L’homme se fait reconnaître de ses semblables par les actes dont il assume la responsabilité, c’est-à-dire le châtiment, caractéristique essentielle de l’idée de l’homme qui prévaut dans une société donnée.
Ce que le code pénal qualifie de criminel n’est pas seulement l’acte physique et matériel d’atteinte aux personnes. Le droit français organise les sanctions en fonction des peines encourues et non des faits eux-mêmes.
Trois niveaux de qualifications peuvent être invoqués : la contravention, le délit et le crime. Une infraction sera qualifiée de criminelle si la peine encourue est supérieure à 10 ans pour les personnes physiques. La peine criminelle est définie dans les articles 131-1 et 131-2 du code pénal français. Les crimes sont jugés par une Cour d’assises.
Cette distinction en fonction des peines et non des qualifications peut permettre un choix pour le ministère public, à savoir, cour d’assises ou tribunal correctionnel. Dans un certain nombre de cas, il suffit de retenir ou d’ignorer les circonstances aggravantes pour modifier la qualification de crime ou de délit et donc la juridiction compétente. Les vols simples sont des délits, alors que des vols avec usage ou sous la menace d’une arme sont qualifiés de crimes.
On peut distinguer plusieurs catégories de crimes selon leur degré de gravité :
les crimes contre les personnes : viol, torture, esclavage, meurtre, génocide, crime contre l’humanité, etc.
les crimes contre les biens : vol avec violence aggravée, etc.
les crimes contre l’État : complot, attentat, atteinte à la sûreté de l’État, intelligence avec une puissance étrangère, trahison, espionnage, etc.

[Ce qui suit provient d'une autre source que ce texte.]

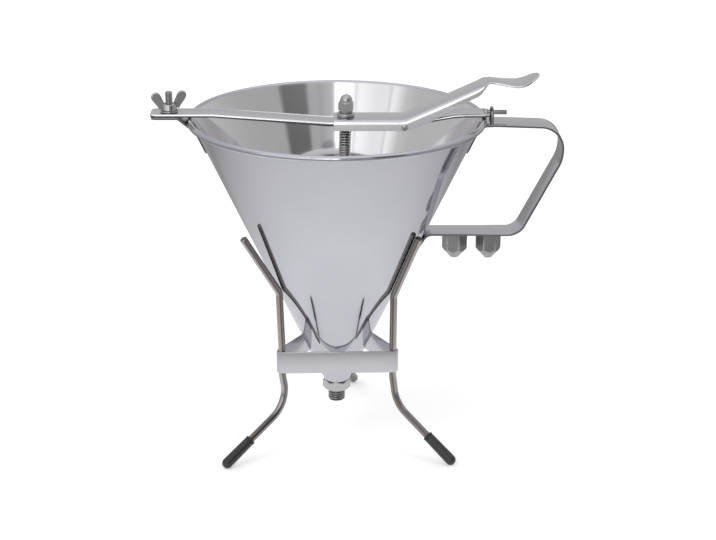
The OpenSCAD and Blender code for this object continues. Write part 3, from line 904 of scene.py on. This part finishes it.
lever = {
    "width": 24.4,
    "thick": 1.2,
    "top": 234.96,
    "endX": -2.2,
    "pivot": (45, 230.36),
    "armEnd": (101.1, 260.2),
    "flangeDepths": ((40, 7.0), (50, 7.6), (60, 7.8), (79, 5.4), (93, 4.9)),
    "cutFrom": 91.5,
    "cutTo": 99.5,
    "bend": 2.8,
    "neckWidth": 16,
    "paddleWidth": 24,
    "paddleTip": (133.8, 264.1),
    "paddleDip": (122.0, 257.2),
    "slotFrom": 4.4,
    "slotTo": 6.0,
    "slotRadius": 3.45,
    "bends": (0, 8.4, 3.6, 15, 0),
    "dish": 0.3,
}

bar = {
    "width": 18,
    "thick": 2.0,
    "tabTop": 238.16,
    "floorTop": 232.16,
    "lip": 0.6,
    "lipThick": 1.2,
    "left": -124,
    "right": 101.9,
    "channelLeft": -82,
    "channelRight": 85,
    "ramp": 8,
    "dipLeft": -6.1,
    "dipRight": 47,
    "endRounding": 4,
    "bends": (0, 2, 2, 40, 30, 2, 2, 0),
    "bossLow": 228.46,
    "bossHalf": (4.37, 8.5),
    "holeClear": 0.3,
    "holeHeights": (176, 196),
}


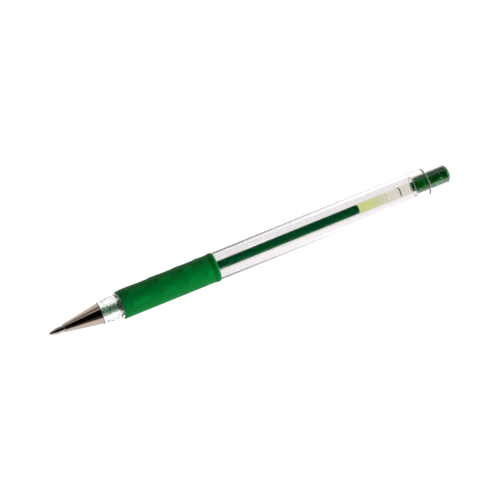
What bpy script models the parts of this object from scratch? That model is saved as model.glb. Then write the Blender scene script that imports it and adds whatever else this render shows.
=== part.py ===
"""Gel pen lying on its side, tip towards -X, built as separate turned and moulded pieces.

Stations are millimetres from the front of the ball along the pen's axis, radii are
millimetres from that axis. The pen rests on z = 0 and its length is centred on x = 0.
"""

import math

import bmesh
import bpy
from mathutils import Matrix

MM = 0.001

# Lengths along the axis, from the ball to the rear dome.
TIP_EXPOSED = 5.0
CONE_LENGTH = 13.0
COLLAR_NECK_LENGTH = 2.2
COLLAR_SLOPE_LENGTH = 1.15
COLLAR_BODY_LENGTH = 2.75
COLLAR_FLANGE_LENGTH = 1.0
GRIP_LENGTH = 34.2
BARREL_LENGTH = 75.6
POST_LENGTH = 6.8
DOME_HEIGHT = 1.3

# Barrel and grip.
BARREL_R = 4.75
BARREL_WALL = 1.25
BARREL_SHOULDER_FILLET = 0.6
GRIP_WALL = 0.5
GRIP_RIM_HEIGHT = 0.2
GRIP_RIM_LENGTH = 1.8
GRIP_RIM_FLAT = 0.9
GRIP_RIM_EDGE = 0.15
# The sleeve's front edge: distance from its front face, share of the wall turned away.
GRIP_FRONT_EDGE = ((0.8, 0.0), (0.4, 0.14), (0.12, 0.4), (0.0, 0.75))
REAR_BORE_STEP = 0.55
REAR_BORE_LENGTH = 11.8
REAR_BORE_STAGE = 0.05
REAR_STAGES_BEFORE_END = (8.4, 2.6)
POST_STEP = 1.1
POST_TAPER = 0.18
POST_CHAMFER = 0.2

# Grip nubs: rows round the sleeve, four nubs to a row, shorter towards the rear.
NUB_ROWS = 7
NUB_FIRST_ROW_DEG = 40.7
NUB_ROW_SHIFT = 1.6
NUB_HALF_WIDTH = 1.25
NUB_SINK = 0.25
NUB_ROOT = 0.25
NUB_STARTS = (2.2, 12.8, 21.6, 28.8)
NUB_LENGTHS = (8.0, 6.1, 4.5, 3.5)

# Front collar and cone: steps down in radius from the barrel to the cone's base.
COLLAR_FLANGE_STEP = 0.45
COLLAR_BODY_STEP = 0.25
COLLAR_NECK_STEP = 0.3
CONE_BASE_STEP = 0.15
COLLAR_EDGE = 0.1
COLLAR_SLEEVE_LENGTH = 7.9
COLLAR_SLEEVE_LEAD = 0.5
COLLAR_SLEEVE_TAPER = 0.3
CONE_EDGE = 0.1
HOLDER_ROOM = 0.12
TIP_LAND = 0.7
HOLDER_BORE_SLOPE = 0.6

# Thread between the collar's spigot and the nose cone.
THREAD_PITCH = 1.0
THREAD_RIDGE_R = 0.16
THREAD_POINTS_PER_TURN = 20
THREAD_END_SHARE = 0.4
THREAD_END_GROWTH = 0.12
SPIGOT_WALL = 0.35
SPIGOT_FRONT_GAP = 0.1
SPIGOT_LEAD = 0.2
SPIGOT_TAPER = 0.15
CONE_THIN_WALL = 0.15
CONE_LIP = 0.25

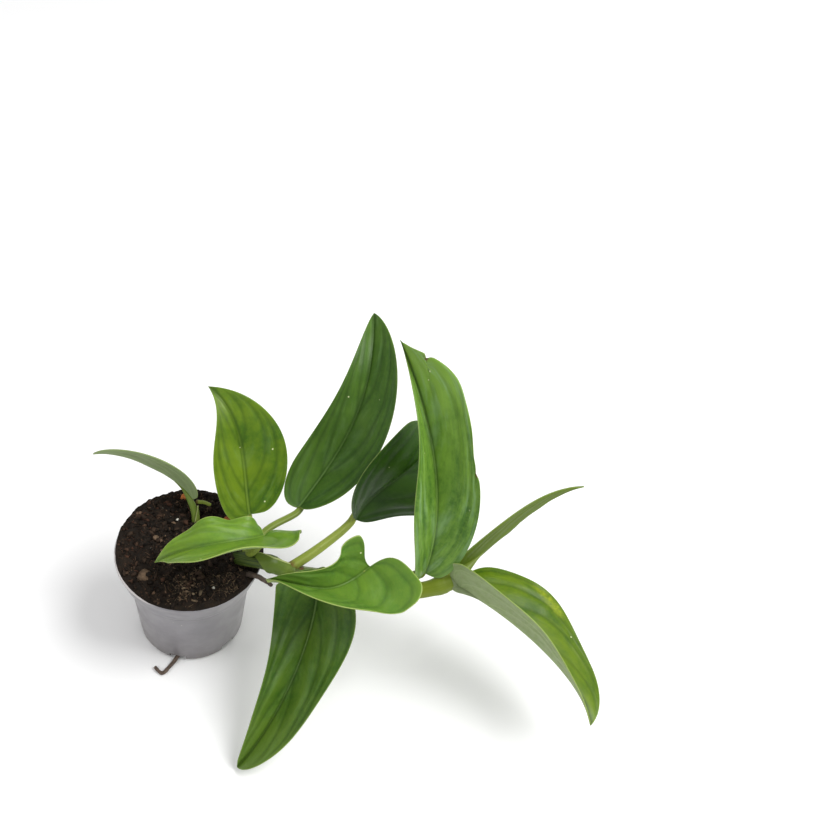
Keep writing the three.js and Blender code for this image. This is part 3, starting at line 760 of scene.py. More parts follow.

Depuis ces vingt dernières années, il existe de nombreuses situations dans lesquelles l’usage même de l’Internet peut constituer un crime. Il s’agit en particulier du cadre de ce que l’on qualifie de cybercriminalité et qui est un agencement de trois facteurs : le contenu consulté (l’usage par nature), le moyen de commettre un infraction distincte, la finalité (atteinte à un Système de traitement automatisé de données).
La lutte contre la cybercriminalité est une véritable priorité mondiale et les moyens mis à la disposition des États ne peuvent en aucun cas endiguer le fléau que représente cette menace.
D’un point de vue psychologique, que pourrions-nous dire de ce qui caractérise le crime numérique ?
En tout premier lieu, nous pouvons évoquer le sentiment d’impunité. Prenons comme point de départ l’infraction liée au contenu, à sa licéité. Si certains contenus illicites réclament une véritable recherche, voire même certaines investigations, d’autres sont classiquement proposés par les moteurs de recherche ou les réseaux peer to peer (Torrent, Magnet…). Bien que particulièrement surveillés depuis une dizaine d’année, les réseaux aux contenus pédopornographiques circulent encore. Le code pénal est extrêmement précis à ce sujet :
Le fait, en vue de sa diffusion, de fixer, d’enregistrer ou de transmettre l’image ou la représentation d’un mineur lorsque cette image ou cette représentation présente un caractère pornographique est puni de trois ans d’emprisonnement et de 45000 euros d’amende. La tentative est punie des mêmes peines.
Le fait d’offrir ou de diffuser une telle image ou représentation, par quelque moyen que ce soit, de l’importer ou de l’exporter, de la faire importer ou de la faire exporter, est puni des mêmes peines.
Les peines sont portées à cinq ans d’emprisonnement et à 75000 euros d’amende lorsqu’il a été utilisé, pour la diffusion de l’image ou de la représentation du mineur à destination d’un public non déterminé, un réseau de télécommunications.
Le fait de détenir une telle image ou représentation est puni de deux ans d’emprisonnement et 30000 euros d’amende.2
Cet article du code pénal laisse en suspens une question importante, celle de l’intentionnalité de l’internaute3 car en réalité, c’est cette dernière qui est jugée. En effet, s’il est impossible de condamner un internaute pour l’usage qui est fait de l’outil Internet, c’est-à-dire la consultation, il faut alors dissocier l’acte de consulter de la qualité de l’information consultée, ce qui implique que le fait de cliquer sur un lien a valeur d’intention et de pré-connaissance du contenu. Cette impasse décrit la difficulté de se départir de la notion de crime de sa factualité pénale. Plus encore, c’est cette extension de la limite de l’intimité qui est ici questionnée. Naviguer sur Internet est-il un acte privé ? Et si oui, privé en quoi ?
1 – Lacan, Autres écrits, DU SEUIL., Paris, Seuil, 2001, p. 121
2 – Article 227-23 du code pénal
3 – La cours de cassation aura statué sur ce point en distinguant la consultation de la détention par son arrêté du 08 juin 2003.